:: WHAT YOU HAVE TO DO ::
Using the data below, repeat all of it precisely.

* START *

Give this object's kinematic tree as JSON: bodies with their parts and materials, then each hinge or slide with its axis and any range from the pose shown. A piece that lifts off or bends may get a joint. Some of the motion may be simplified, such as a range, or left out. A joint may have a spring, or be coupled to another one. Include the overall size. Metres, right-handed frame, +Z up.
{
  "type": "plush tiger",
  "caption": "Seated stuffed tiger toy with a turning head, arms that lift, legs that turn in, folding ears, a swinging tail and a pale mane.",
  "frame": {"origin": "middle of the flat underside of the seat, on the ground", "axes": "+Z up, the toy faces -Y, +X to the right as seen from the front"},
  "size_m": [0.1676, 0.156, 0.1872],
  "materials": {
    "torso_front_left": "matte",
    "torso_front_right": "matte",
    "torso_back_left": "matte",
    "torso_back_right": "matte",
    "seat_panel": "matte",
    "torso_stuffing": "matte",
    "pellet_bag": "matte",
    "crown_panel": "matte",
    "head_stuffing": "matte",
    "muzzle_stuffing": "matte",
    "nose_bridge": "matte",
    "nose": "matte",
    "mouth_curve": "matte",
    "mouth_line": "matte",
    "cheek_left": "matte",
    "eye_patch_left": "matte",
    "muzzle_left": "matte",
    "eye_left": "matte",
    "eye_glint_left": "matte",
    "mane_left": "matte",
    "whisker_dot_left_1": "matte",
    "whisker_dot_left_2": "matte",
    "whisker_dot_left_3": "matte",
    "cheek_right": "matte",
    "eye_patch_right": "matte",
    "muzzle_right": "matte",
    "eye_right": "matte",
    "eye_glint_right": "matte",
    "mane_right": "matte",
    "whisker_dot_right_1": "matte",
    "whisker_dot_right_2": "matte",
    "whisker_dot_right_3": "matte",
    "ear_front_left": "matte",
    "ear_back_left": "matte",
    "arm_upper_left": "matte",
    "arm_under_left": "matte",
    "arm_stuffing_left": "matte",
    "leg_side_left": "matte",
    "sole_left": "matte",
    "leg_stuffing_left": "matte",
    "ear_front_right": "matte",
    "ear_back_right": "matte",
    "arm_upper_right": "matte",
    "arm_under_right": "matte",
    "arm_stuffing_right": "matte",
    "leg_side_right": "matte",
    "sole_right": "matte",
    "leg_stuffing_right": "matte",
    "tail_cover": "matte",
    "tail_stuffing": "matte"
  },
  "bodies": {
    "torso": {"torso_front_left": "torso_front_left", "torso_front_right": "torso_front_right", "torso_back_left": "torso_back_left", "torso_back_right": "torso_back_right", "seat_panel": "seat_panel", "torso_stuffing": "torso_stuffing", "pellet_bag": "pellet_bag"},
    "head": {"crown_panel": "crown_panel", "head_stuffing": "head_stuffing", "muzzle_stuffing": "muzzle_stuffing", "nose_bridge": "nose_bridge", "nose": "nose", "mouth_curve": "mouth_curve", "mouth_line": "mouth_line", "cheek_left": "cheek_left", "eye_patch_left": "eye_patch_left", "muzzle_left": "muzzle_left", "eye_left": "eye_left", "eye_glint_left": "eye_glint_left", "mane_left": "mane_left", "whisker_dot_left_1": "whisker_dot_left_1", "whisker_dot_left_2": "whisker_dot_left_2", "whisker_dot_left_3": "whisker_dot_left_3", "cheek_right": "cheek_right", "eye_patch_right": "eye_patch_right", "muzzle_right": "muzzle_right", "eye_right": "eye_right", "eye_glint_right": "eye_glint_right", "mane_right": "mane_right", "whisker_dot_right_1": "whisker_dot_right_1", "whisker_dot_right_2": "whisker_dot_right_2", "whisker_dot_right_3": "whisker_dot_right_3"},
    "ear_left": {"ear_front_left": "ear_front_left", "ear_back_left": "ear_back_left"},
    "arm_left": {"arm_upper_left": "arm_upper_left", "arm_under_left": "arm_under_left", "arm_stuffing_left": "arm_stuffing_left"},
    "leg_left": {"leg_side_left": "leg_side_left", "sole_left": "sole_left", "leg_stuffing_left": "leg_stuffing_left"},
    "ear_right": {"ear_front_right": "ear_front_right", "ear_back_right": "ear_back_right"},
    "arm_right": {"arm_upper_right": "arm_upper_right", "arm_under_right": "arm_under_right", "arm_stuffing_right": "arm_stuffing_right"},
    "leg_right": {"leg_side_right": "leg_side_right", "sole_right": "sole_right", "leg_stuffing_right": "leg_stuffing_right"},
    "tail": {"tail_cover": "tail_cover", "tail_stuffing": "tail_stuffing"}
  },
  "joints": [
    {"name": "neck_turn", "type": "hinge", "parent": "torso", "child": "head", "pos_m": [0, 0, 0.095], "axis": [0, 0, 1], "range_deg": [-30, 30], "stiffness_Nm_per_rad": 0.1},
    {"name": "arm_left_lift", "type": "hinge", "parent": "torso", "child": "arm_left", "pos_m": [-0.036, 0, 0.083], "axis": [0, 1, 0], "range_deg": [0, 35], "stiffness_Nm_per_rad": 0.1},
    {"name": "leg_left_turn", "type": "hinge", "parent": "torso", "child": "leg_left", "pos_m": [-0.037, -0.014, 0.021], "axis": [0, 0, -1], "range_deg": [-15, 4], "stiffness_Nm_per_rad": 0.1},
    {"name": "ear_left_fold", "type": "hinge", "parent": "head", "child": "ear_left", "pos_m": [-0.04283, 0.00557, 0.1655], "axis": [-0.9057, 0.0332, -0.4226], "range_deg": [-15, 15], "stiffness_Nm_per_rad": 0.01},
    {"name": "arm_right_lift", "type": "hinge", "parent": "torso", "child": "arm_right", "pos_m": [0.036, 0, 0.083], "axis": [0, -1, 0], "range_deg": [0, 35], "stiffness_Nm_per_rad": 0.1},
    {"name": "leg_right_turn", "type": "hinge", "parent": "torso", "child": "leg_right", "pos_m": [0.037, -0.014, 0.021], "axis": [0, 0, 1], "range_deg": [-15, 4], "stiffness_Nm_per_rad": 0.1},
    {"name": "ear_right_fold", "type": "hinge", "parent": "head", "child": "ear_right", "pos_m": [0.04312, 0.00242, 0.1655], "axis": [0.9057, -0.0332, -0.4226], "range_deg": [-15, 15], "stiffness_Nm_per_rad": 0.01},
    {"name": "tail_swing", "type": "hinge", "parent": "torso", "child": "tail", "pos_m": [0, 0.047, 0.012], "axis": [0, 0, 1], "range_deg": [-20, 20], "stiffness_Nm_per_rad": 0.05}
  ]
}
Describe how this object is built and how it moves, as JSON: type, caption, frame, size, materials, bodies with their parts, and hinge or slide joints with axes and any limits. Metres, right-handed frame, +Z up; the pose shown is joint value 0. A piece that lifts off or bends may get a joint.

* END *

:: TASK OUTPUT ::
Give this object's kinematic tree as JSON: bodies with their parts and materials, then each hinge or slide with its axis and any range from the pose shown. A piece that lifts off or bends may get a joint. Some of the motion may be simplified, such as a range, or left out. A joint may have a spring, or be coupled to another one. Include the overall size. Metres, right-handed frame, +Z up.
{
  "type": "plush tiger",
  "caption": "Seated stuffed tiger toy with a turning head, arms that lift, legs that turn in, folding ears, a swinging tail and a pale mane.",
  "frame": {"origin": "middle of the flat underside of the seat, on the ground", "axes": "+Z up, the toy faces -Y, +X to the right as seen from the front"},
  "size_m": [0.1676, 0.156, 0.1872],
  "materials": {
    "torso_front_left": "matte",
    "torso_front_right": "matte",
    "torso_back_left": "matte",
    "torso_back_right": "matte",
    "seat_panel": "matte",
    "torso_stuffing": "matte",
    "pellet_bag": "matte",
    "crown_panel": "matte",
    "head_stuffing": "matte",
    "muzzle_stuffing": "matte",
    "nose_bridge": "matte",
    "nose": "matte",
    "mouth_curve": "matte",
    "mouth_line": "matte",
    "cheek_left": "matte",
    "eye_patch_left": "matte",
    "muzzle_left": "matte",
    "eye_left": "matte",
    "eye_glint_left": "matte",
    "mane_left": "matte",
    "whisker_dot_left_1": "matte",
    "whisker_dot_left_2": "matte",
    "whisker_dot_left_3": "matte",
    "cheek_right": "matte",
    "eye_patch_right": "matte",
    "muzzle_right": "matte",
    "eye_right": "matte",
    "eye_glint_right": "matte",
    "mane_right": "matte",
    "whisker_dot_right_1": "matte",
    "whisker_dot_right_2": "matte",
    "whisker_dot_right_3": "matte",
    "ear_front_left": "matte",
    "ear_back_left": "matte",
    "arm_upper_left": "matte",
    "arm_under_left": "matte",
    "arm_stuffing_left": "matte",
    "leg_side_left": "matte",
    "sole_left": "matte",
    "leg_stuffing_left": "matte",
    "ear_front_right": "matte",
    "ear_back_right": "matte",
    "arm_upper_right": "matte",
    "arm_under_right": "matte",
    "arm_stuffing_right": "matte",
    "leg_side_right": "matte",
    "sole_right": "matte",
    "leg_stuffing_right": "matte",
    "tail_cover": "matte",
    "tail_stuffing": "matte"
  },
  "bodies": {
    "torso": {"torso_front_left": "torso_front_left", "torso_front_right": "torso_front_right", "torso_back_left": "torso_back_left", "torso_back_right": "torso_back_right", "seat_panel": "seat_panel", "torso_stuffing": "torso_stuffing", "pellet_bag": "pellet_bag"},
    "head": {"crown_panel": "crown_panel", "head_stuffing": "head_stuffing", "muzzle_stuffing": "muzzle_stuffing", "nose_bridge": "nose_bridge", "nose": "nose", "mouth_curve": "mouth_curve", "mouth_line": "mouth_line", "cheek_left": "cheek_left", "eye_patch_left": "eye_patch_left", "muzzle_left": "muzzle_left", "eye_left": "eye_left", "eye_glint_left": "eye_glint_left", "mane_left": "mane_left", "whisker_dot_left_1": "whisker_dot_left_1", "whisker_dot_left_2": "whisker_dot_left_2", "whisker_dot_left_3": "whisker_dot_left_3", "cheek_right": "cheek_right", "eye_patch_right": "eye_patch_right", "muzzle_right": "muzzle_right", "eye_right": "eye_right", "eye_glint_right": "eye_glint_right", "mane_right": "mane_right", "whisker_dot_right_1": "whisker_dot_right_1", "whisker_dot_right_2": "whisker_dot_right_2", "whisker_dot_right_3": "whisker_dot_right_3"},
    "ear_left": {"ear_front_left": "ear_front_left", "ear_back_left": "ear_back_left"},
    "arm_left": {"arm_upper_left": "arm_upper_left", "arm_under_left": "arm_under_left", "arm_stuffing_left": "arm_stuffing_left"},
    "leg_left": {"leg_side_left": "leg_side_left", "sole_left": "sole_left", "leg_stuffing_left": "leg_stuffing_left"},
    "ear_right": {"ear_front_right": "ear_front_right", "ear_back_right": "ear_back_right"},
    "arm_right": {"arm_upper_right": "arm_upper_right", "arm_under_right": "arm_under_right", "arm_stuffing_right": "arm_stuffing_right"},
    "leg_right": {"leg_side_right": "leg_side_right", "sole_right": "sole_right", "leg_stuffing_right": "leg_stuffing_right"},
    "tail": {"tail_cover": "tail_cover", "tail_stuffing": "tail_stuffing"}
  },
  "joints": [
    {"name": "neck_turn", "type": "hinge", "parent": "torso", "child": "head", "pos_m": [0, 0, 0.095], "axis": [0, 0, 1], "range_deg": [-30, 30], "stiffness_Nm_per_rad": 0.1},
    {"name": "arm_left_lift", "type": "hinge", "parent": "torso", "child": "arm_left", "pos_m": [-0.036, 0, 0.083], "axis": [0, 1, 0], "range_deg": [0, 35], "stiffness_Nm_per_rad": 0.1},
    {"name": "leg_left_turn", "type": "hinge", "parent": "torso", "child": "leg_left", "pos_m": [-0.037, -0.014, 0.021], "axis": [0, 0, -1], "range_deg": [-15, 4], "stiffness_Nm_per_rad": 0.1},
    {"name": "ear_left_fold", "type": "hinge", "parent": "head", "child": "ear_left", "pos_m": [-0.04283, 0.00557, 0.1655], "axis": [-0.9057, 0.0332, -0.4226], "range_deg": [-15, 15], "stiffness_Nm_per_rad": 0.01},
    {"name": "arm_right_lift", "type": "hinge", "parent": "torso", "child": "arm_right", "pos_m": [0.036, 0, 0.083], "axis": [0, -1, 0], "range_deg": [0, 35], "stiffness_Nm_per_rad": 0.1},
    {"name": "leg_right_turn", "type": "hinge", "parent": "torso", "child": "leg_right", "pos_m": [0.037, -0.014, 0.021], "axis": [0, 0, 1], "range_deg": [-15, 4], "stiffness_Nm_per_rad": 0.1},
    {"name": "ear_right_fold", "type": "hinge", "parent": "head", "child": "ear_right", "pos_m": [0.04312, 0.00242, 0.1655], "axis": [0.9057, -0.0332, -0.4226], "range_deg": [-15, 15], "stiffness_Nm_per_rad": 0.01},
    {"name": "tail_swing", "type": "hinge", "parent": "torso", "child": "tail", "pos_m": [0, 0.047, 0.012], "axis": [0, 0, 1], "range_deg": [-20, 20], "stiffness_Nm_per_rad": 0.05}
  ]
}
Describe how this object is built and how it moves, as JSON: type, caption, frame, size, materials, bodies with their parts, and hinge or slide joints with axes and any limits. Metres, right-handed frame, +Z up; the pose shown is joint value 0. A piece that lifts off or bends may get a joint.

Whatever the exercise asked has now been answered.